Handling the 12 million

Hazleton City Council President Joseph Yannuzzi’s characterization of this issue hardly represents the reactionary, anti-immigrant brush that has tarnished the town in so many articles and blogs. “There are different ways of addressing the problem,” he says. “We need to have a strong, legitimate debate on the issue that will eventually produce a reasonable compromise. Maybe it has to do with longevity. Maybe if you’ve been here for many years and can prove it, you could be treated differently than someone who just came two or three years ago. We’re not simply going to pick 12 million people up and send them home.”

Barletta’s plan would focus on whittling down the numbers through established, practical means before negotiating any type of grand compromise. “First, we need to secure the border to stop the hemorrhaging. Second, we need to stage a serious, committed crackdown on businesses who are hiring illegal aliens. It’s not that difficult, and as the illicit work opportunities dry up, there will be less incentive for illegal aliens to stay.”

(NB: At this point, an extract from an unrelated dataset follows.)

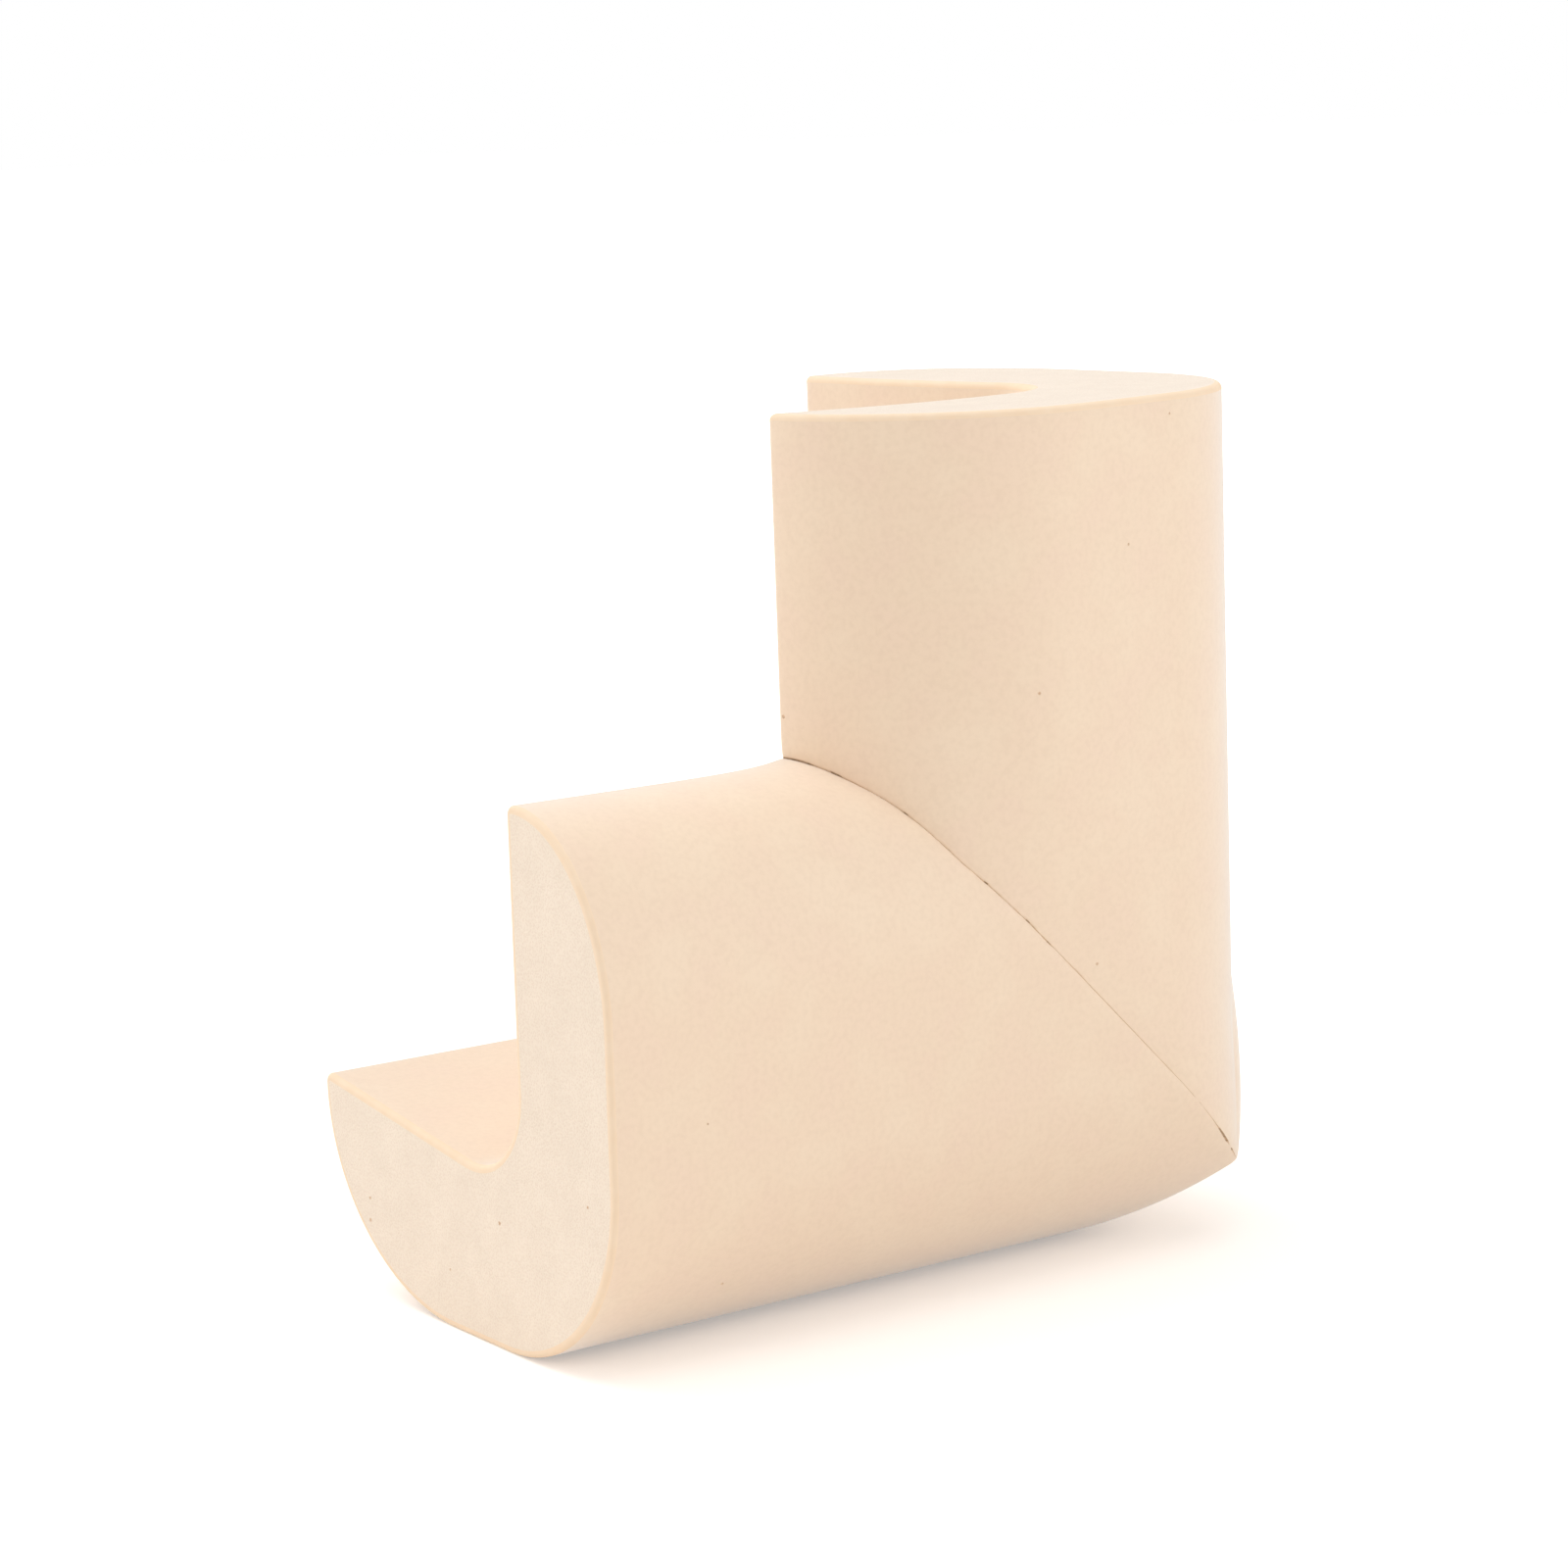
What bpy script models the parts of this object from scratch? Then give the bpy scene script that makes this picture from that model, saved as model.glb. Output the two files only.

Barletta says he understands that measures like these are not a panacea for the country’s immigration woes, but he believes that for an effective debate to take place in the future, it’s imperative that the country reduce the amount of illegal residents to a manageable number. “Once you get it down to a point where it’s not such a heavy burden on states and municipalities, I think it will calm the country enough that we can come up with a fair compromise that makes sense.”

Barletta and others hardly represent the last word on the subject. Nevertheless, elected officials in Washington would be well served to listen to what they’re saying. Right or wrong, at least they’re offering a straightforward discussion. That, in itself, is more than the Beltway has had to offer.